Сложилась парадоксальная ситуация. На протяжении многих лет весь остальной мир хвалит Германию за ее достижение, то есть за развитие немецкой мемориальной культуры. По мнению английского историка Тимоти Гастона Эша, Германия установила своего рода стандарты мемориальной культуры наподобие DIN, – немецких промышленных стандартов; в России говорят о «немецкой модели» мемориальной культуры, а американскому политологу Джону Торпи, автору фундаментальных исследований о трансформации политических систем и о деятельности «комиссий правды», даже принадлежит сентенция: «We are all Germans now!»[63]
Подразумевается ментальная и мировоззренческая эволюция, которая привела к тому, что различные страны проявляют все большую готовность признать совершенные ими преступления, а не отрицать или замалчивать – как это бывало раньше – все, что могло бросить тень на благополучие национального имиджа.
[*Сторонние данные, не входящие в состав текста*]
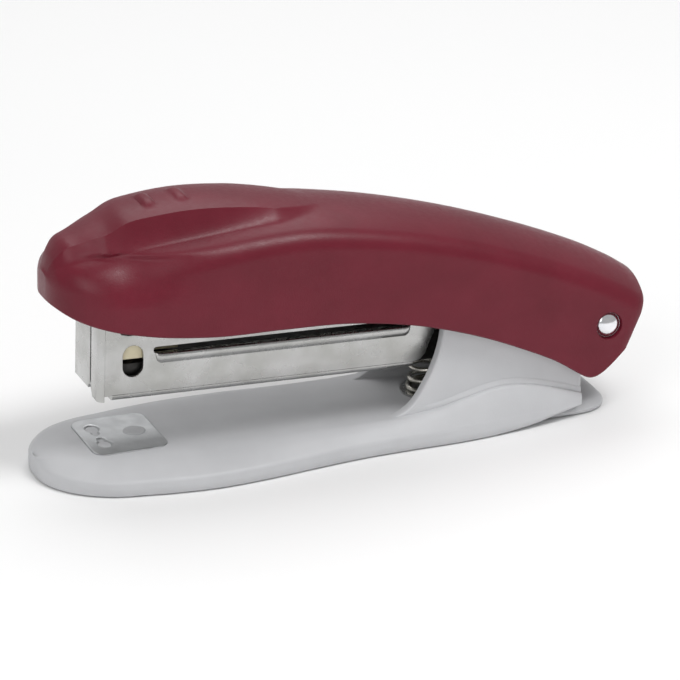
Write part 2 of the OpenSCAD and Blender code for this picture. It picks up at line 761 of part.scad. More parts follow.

Не следует недооценивать выбор значительного и все более растущего количества европейских и иных интеллектуалов и деятелей культуры, которые переезжают на жительство из Иерусалима, Парижа или Нью-Йорка в Берлин, ибо находят здесь повсеместные следы собственной травматизированной семейной истории в виде памятников, мемориалов, публичных дискуссий и коммемораций.Следует ли считать Германию чемпионом мира по памяти? Если немцы и заслуживают этот абсурдный титул, то лишь потому, что прежде они стали чемпионами мира по убийствам. Только с немецкой одержимостью, бюрократической скрупулезностью можно уничтожить посредством голода, непосильного труда, истязаний, расстрелов и газовых камер миллионы мужчин и женщин, детей и стариков по той лишь причине, что эти люди принадлежат другой «расе». Так не служит ли немецкая мемориальная культура сокрытием продолжающейся мании величия?
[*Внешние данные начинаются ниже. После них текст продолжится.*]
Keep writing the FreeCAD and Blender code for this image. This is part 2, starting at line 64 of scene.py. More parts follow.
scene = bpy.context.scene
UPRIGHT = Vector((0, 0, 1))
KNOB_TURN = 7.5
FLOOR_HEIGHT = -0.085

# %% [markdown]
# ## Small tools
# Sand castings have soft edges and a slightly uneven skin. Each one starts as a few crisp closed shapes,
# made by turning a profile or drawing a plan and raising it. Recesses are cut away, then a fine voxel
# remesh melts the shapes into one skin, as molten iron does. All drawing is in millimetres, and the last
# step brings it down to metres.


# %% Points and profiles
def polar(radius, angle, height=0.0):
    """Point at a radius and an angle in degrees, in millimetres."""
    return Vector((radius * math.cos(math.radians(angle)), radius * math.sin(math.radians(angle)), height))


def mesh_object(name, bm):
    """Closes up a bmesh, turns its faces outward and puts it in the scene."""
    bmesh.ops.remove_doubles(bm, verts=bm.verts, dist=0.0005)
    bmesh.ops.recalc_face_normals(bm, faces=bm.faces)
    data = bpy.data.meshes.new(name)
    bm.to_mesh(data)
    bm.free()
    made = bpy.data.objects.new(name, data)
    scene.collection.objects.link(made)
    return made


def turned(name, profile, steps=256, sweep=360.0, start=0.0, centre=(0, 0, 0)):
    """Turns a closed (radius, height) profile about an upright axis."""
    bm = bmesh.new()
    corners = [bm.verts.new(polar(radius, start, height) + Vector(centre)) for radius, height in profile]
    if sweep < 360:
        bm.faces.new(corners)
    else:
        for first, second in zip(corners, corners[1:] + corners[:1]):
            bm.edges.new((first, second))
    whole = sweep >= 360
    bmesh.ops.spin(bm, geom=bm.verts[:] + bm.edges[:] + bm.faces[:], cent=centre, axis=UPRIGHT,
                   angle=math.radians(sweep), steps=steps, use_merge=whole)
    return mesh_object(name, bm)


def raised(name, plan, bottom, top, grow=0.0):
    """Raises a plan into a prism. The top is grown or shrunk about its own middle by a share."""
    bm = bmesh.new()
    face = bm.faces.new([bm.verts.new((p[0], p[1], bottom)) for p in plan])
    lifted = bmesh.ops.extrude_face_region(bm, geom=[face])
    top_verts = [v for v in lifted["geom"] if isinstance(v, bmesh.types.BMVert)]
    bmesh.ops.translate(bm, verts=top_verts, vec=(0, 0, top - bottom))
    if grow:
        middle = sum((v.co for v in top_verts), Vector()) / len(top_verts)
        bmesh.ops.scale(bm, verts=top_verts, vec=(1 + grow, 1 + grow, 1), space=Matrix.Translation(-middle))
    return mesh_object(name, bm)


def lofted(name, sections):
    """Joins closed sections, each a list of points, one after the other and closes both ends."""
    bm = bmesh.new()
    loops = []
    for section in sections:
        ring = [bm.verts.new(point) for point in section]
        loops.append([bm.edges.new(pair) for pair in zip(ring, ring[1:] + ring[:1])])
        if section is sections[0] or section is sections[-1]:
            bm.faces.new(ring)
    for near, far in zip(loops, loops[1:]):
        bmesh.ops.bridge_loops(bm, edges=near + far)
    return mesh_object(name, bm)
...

Внешние и внутренние оценки существенно расходятся. То, что столь высоко ценится в немцах иностранцами, в самой Германии подвергается острой критике. Представители правой части политического спектра всегда испытывали глухое недовольство по отношению к немецкой мемориальной культуре. Но теперь таким же недовольством характеризуются публичные выступления тех исследователей или общественных деятелей, которые не ставят под сомнение базовые демократические ценности. За последние три года появился ряд публикаций, авторы которых так или иначе заявили о своем недовольстве немецкой мемориальной культурой. Некоторые из подобных работ далее будут рассмотрены более подробно. К их числу относится книга Ульрике Юрайт и Кристиана Шнайдера «Жертва по ощущению», выступающая с критикой как «немецкой мемориальной культуры, базирующейся на самоидентификации с жертвами», так и лежащей в ее основе теории культурной памяти[64]
. Спустя два года Юрайт и Шнайдер повторили свои тезисы в сборнике, в котором участвовали и другие авторы[65]. Харальд Вельцер и Дана Гизеке в книге «Все, что в человеческих силах» выступили с предложением решительно расчистить и обновить немецкую мемориальную культуру[66]. Следует также упомянуть тематический номер журнала «Vorgänge» под названием «Зачем помнить?» и множество отельных статей о мемориальной культуре[67].